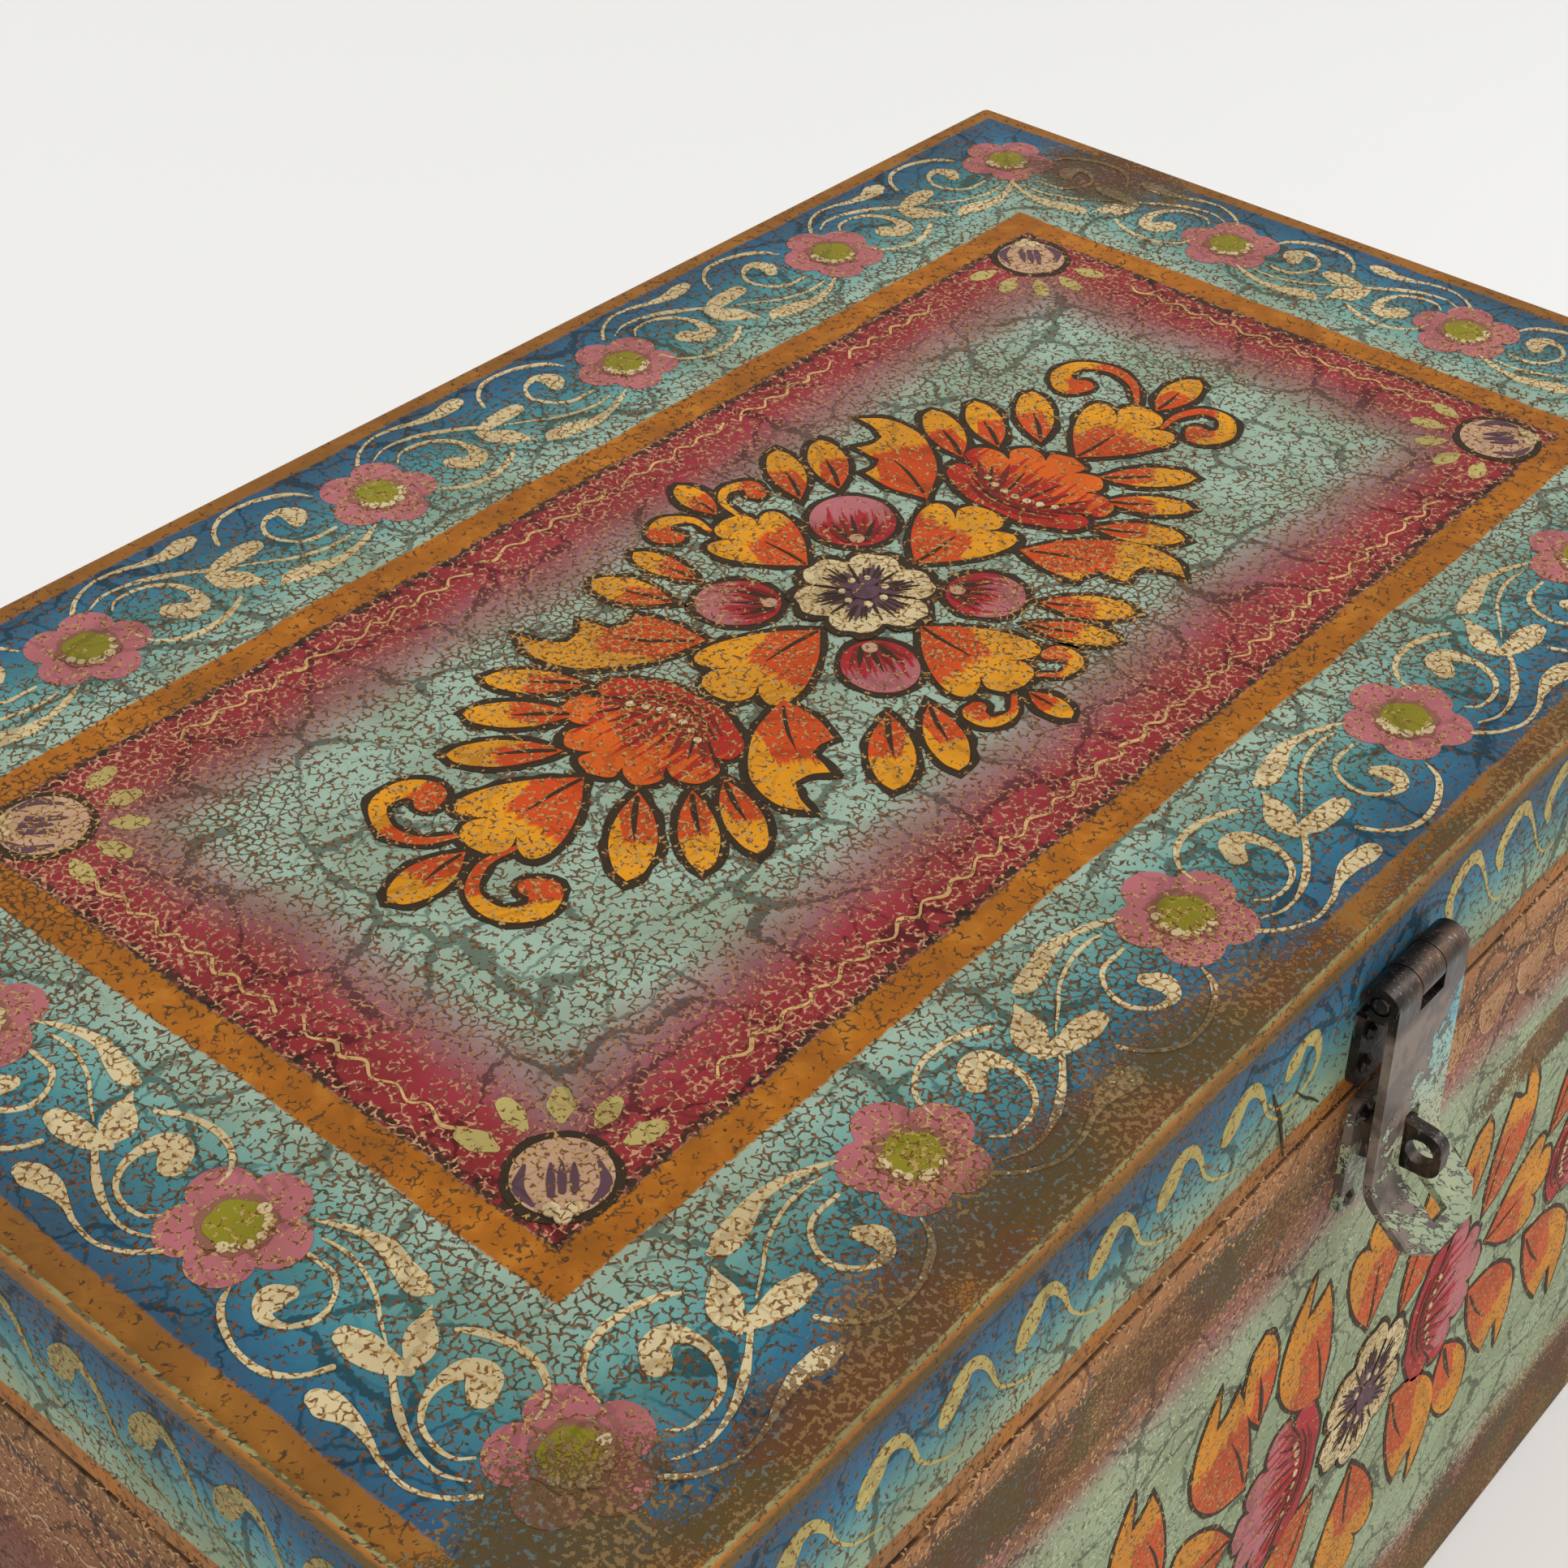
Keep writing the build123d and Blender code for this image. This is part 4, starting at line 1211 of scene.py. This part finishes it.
TOP_CURLS = [
    [(80.8, 3.4, 0.8), (85.4, 7.6, 1.6), (87.0, 13.0, 2.2), (84.4, 18.0, 2.6), (79.8, 18.6, 3.4),
     (77.2, 15.4, 5.0), (79.0, 13.6, 4.0)],
    [(76.4, -4.6, 0.8), (81.4, -4.4, 1.4), (85.8, -6.8, 2.0), (86.0, -11.0, 2.6), (81.8, -13.6, 3.4),
     (78.4, -11.2, 4.8), (79.4, -9.4, 3.6)],
    [(-76.4, 5.4, 0.8), (-80.4, 8.4, 1.6), (-81.8, 13.4, 2.2), (-79.0, 18.2, 2.6), (-74.4, 18.2, 3.8),
     (-72.6, 15.2, 4.8), (-74.2, 13.6, 3.8)],
    [(-72.8, -2.2, 0.8), (-78.2, -1.4, 1.5), (-83.2, -4.4, 2.0), (-84.0, -9.8, 2.6), (-80.4, -13.2, 3.6),
     (-76.8, -11.6, 4.6), (-77.4, -9.4, 3.6)],
    [(8.6, 30.4, 0.8), (9.8, 34.6, 1.2), (13.0, 36.6, 1.8), (16.4, 34.8, 2.8), (15.4, 32.4, 3.4)],
    [(2.2, 30.6, 0.8), (2.6, 34.6, 1.6), (-0.6, 37.4, 2.8), (-4.0, 35.6, 4.0), (-3.0, 33.4, 3.4)],
    [(5.4, -30.8, 0.8), (8.0, -33.6, 1.4), (11.8, -33.2, 2.4), (12.2, -30.2, 3.4), (10.6, -29.2, 2.6)],
    [(-1.0, -31.4, 0.8), (-4.6, -33.8, 1.4), (-8.4, -32.8, 2.4), (-8.4, -29.8, 3.4), (-6.8, -29.2, 2.6)],
]
TOP_PALMS = [((36.6, 0.8), (58.0, 0.8), 1.05), ((-31.4, 2.0), (-54.4, 2.0), 0.94)]


def top_medallion(paints, rng):
    """The long group of leaves, buds and flowers in the middle of the lid."""
    for number, (base, tip, wide) in enumerate(TOP_HEARTS):
        heart_leaf(paints, LID_TOP, base, tip, wide, number)
    for number, (base, tip, wide) in enumerate(TOP_LEAVES):
        small_leaf(paints, LID_TOP, base, tip, wide, number)
    for number, (base, tip, flip) in enumerate(TOP_TOOTHED):
        leaf(paints, LID_TOP, TOOTHED_LEAF, TOOTHED_LONG, base, tip, 1.0, 0.46, flip, number)
    for number, (base, tip, wide) in enumerate(TOP_PALMS, 1):
        palmette(paints, LID_TOP, base, tip, "palm", wide, number, rng)
    for base, tip, wide in TOP_BUDS:
        bud(paints, LID_TOP, base, tip, wide, rng)
    for points in TOP_CURLS:
        curl(paints, LID_TOP, points)
    cream_flower(paints, LID_TOP, Vector((5.0, 1.4)), 11.2, 0.5, 1.0, rng)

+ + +

Exercise
Please reproduce the entire listing, exactly as shown.

Output of the task
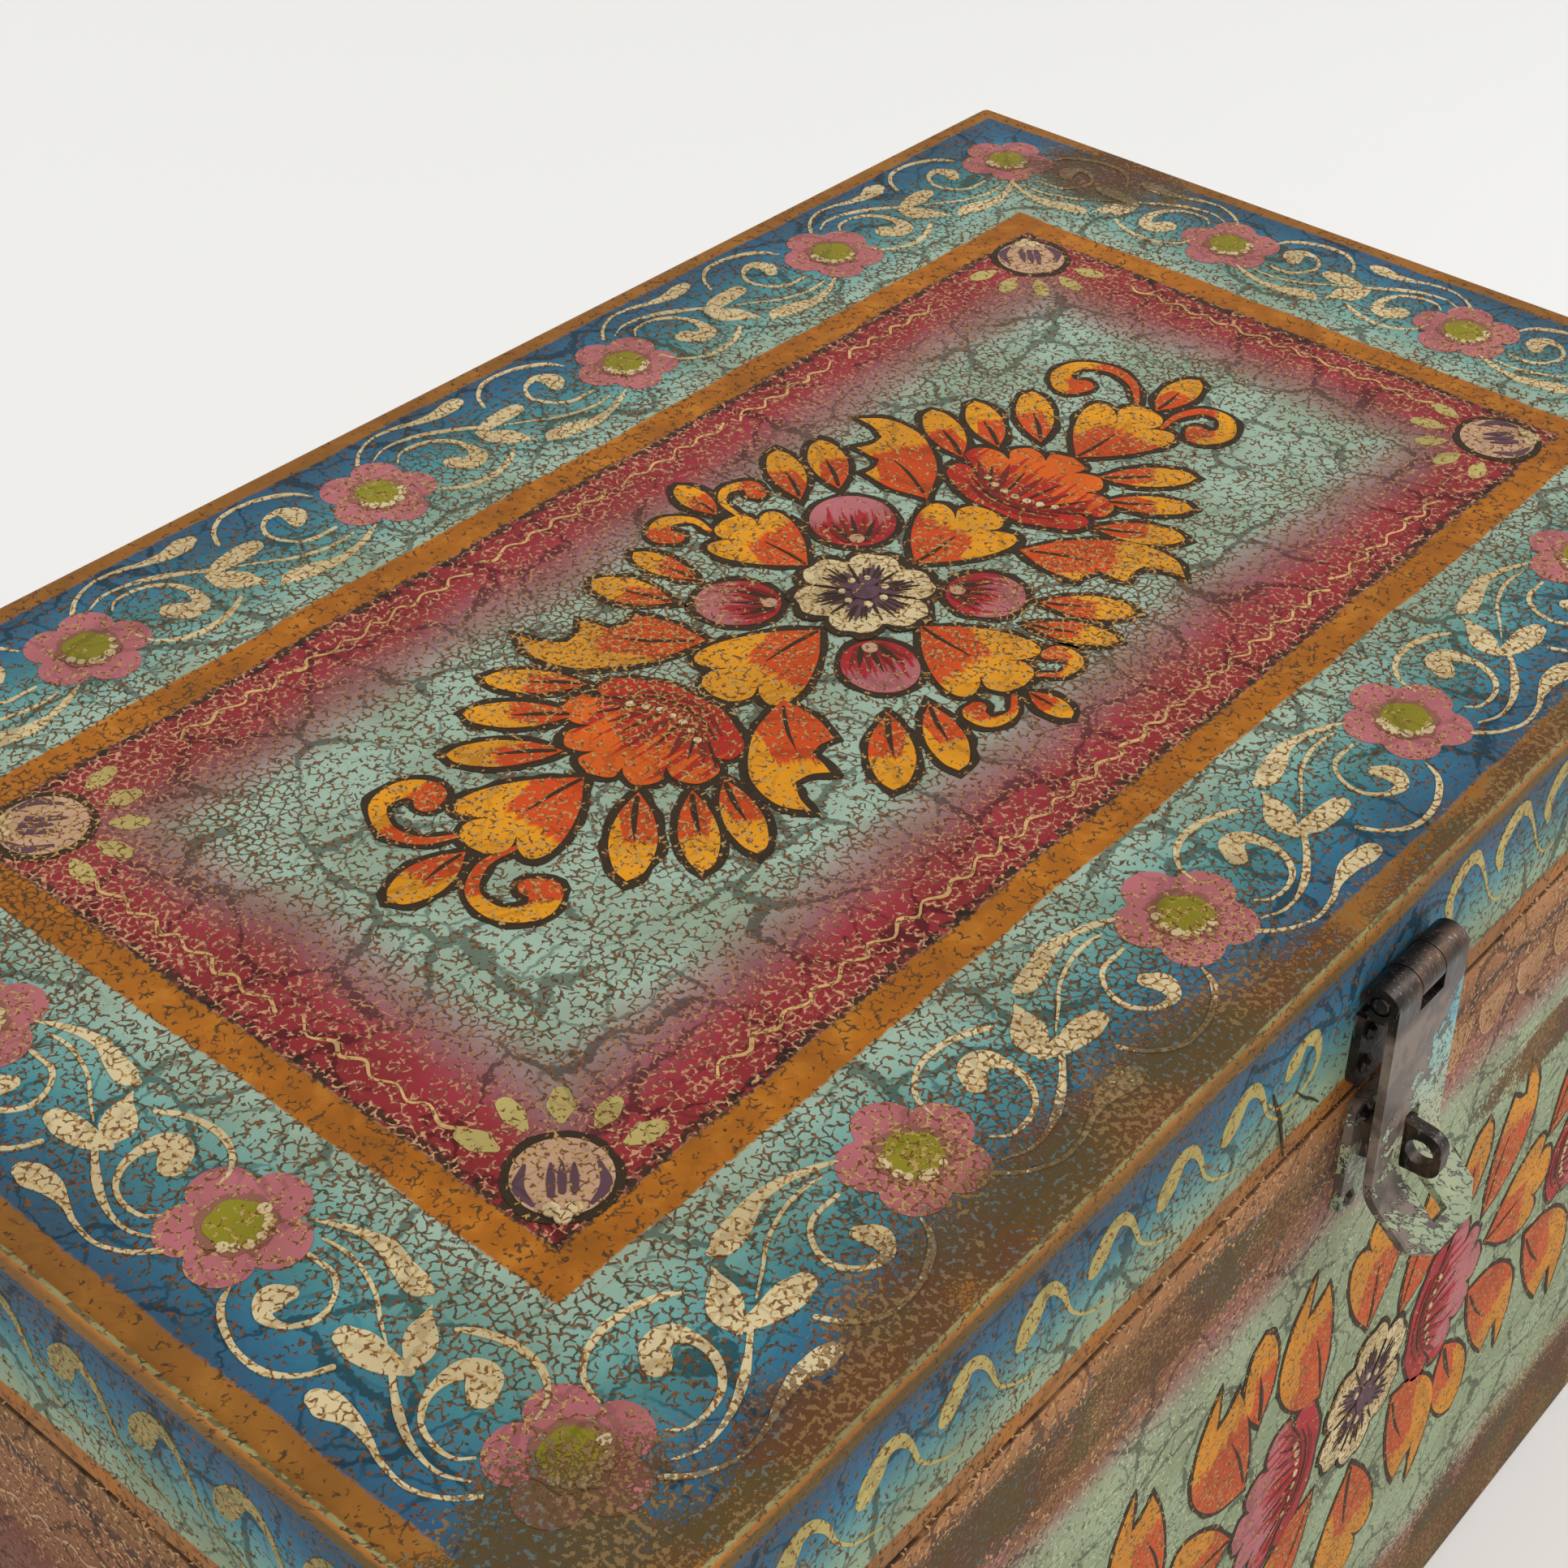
Keep writing the build123d and Blender code for this image. This is part 4, starting at line 1211 of scene.py. This part finishes it.
TOP_CURLS = [
    [(80.8, 3.4, 0.8), (85.4, 7.6, 1.6), (87.0, 13.0, 2.2), (84.4, 18.0, 2.6), (79.8, 18.6, 3.4),
     (77.2, 15.4, 5.0), (79.0, 13.6, 4.0)],
    [(76.4, -4.6, 0.8), (81.4, -4.4, 1.4), (85.8, -6.8, 2.0), (86.0, -11.0, 2.6), (81.8, -13.6, 3.4),
     (78.4, -11.2, 4.8), (79.4, -9.4, 3.6)],
    [(-76.4, 5.4, 0.8), (-80.4, 8.4, 1.6), (-81.8, 13.4, 2.2), (-79.0, 18.2, 2.6), (-74.4, 18.2, 3.8),
     (-72.6, 15.2, 4.8), (-74.2, 13.6, 3.8)],
    [(-72.8, -2.2, 0.8), (-78.2, -1.4, 1.5), (-83.2, -4.4, 2.0), (-84.0, -9.8, 2.6), (-80.4, -13.2, 3.6),
     (-76.8, -11.6, 4.6), (-77.4, -9.4, 3.6)],
    [(8.6, 30.4, 0.8), (9.8, 34.6, 1.2), (13.0, 36.6, 1.8), (16.4, 34.8, 2.8), (15.4, 32.4, 3.4)],
    [(2.2, 30.6, 0.8), (2.6, 34.6, 1.6), (-0.6, 37.4, 2.8), (-4.0, 35.6, 4.0), (-3.0, 33.4, 3.4)],
    [(5.4, -30.8, 0.8), (8.0, -33.6, 1.4), (11.8, -33.2, 2.4), (12.2, -30.2, 3.4), (10.6, -29.2, 2.6)],
    [(-1.0, -31.4, 0.8), (-4.6, -33.8, 1.4), (-8.4, -32.8, 2.4), (-8.4, -29.8, 3.4), (-6.8, -29.2, 2.6)],
]
TOP_PALMS = [((36.6, 0.8), (58.0, 0.8), 1.05), ((-31.4, 2.0), (-54.4, 2.0), 0.94)]


def top_medallion(paints, rng):
    """The long group of leaves, buds and flowers in the middle of the lid."""
    for number, (base, tip, wide) in enumerate(TOP_HEARTS):
        heart_leaf(paints, LID_TOP, base, tip, wide, number)
    for number, (base, tip, wide) in enumerate(TOP_LEAVES):
        small_leaf(paints, LID_TOP, base, tip, wide, number)
    for number, (base, tip, flip) in enumerate(TOP_TOOTHED):
        leaf(paints, LID_TOP, TOOTHED_LEAF, TOOTHED_LONG, base, tip, 1.0, 0.46, flip, number)
    for number, (base, tip, wide) in enumerate(TOP_PALMS, 1):
        palmette(paints, LID_TOP, base, tip, "palm", wide, number, rng)
    for base, tip, wide in TOP_BUDS:
        bud(paints, LID_TOP, base, tip, wide, rng)
    for points in TOP_CURLS:
        curl(paints, LID_TOP, points)
    cream_flower(paints, LID_TOP, Vector((5.0, 1.4)), 11.2, 0.5, 1.0, rng)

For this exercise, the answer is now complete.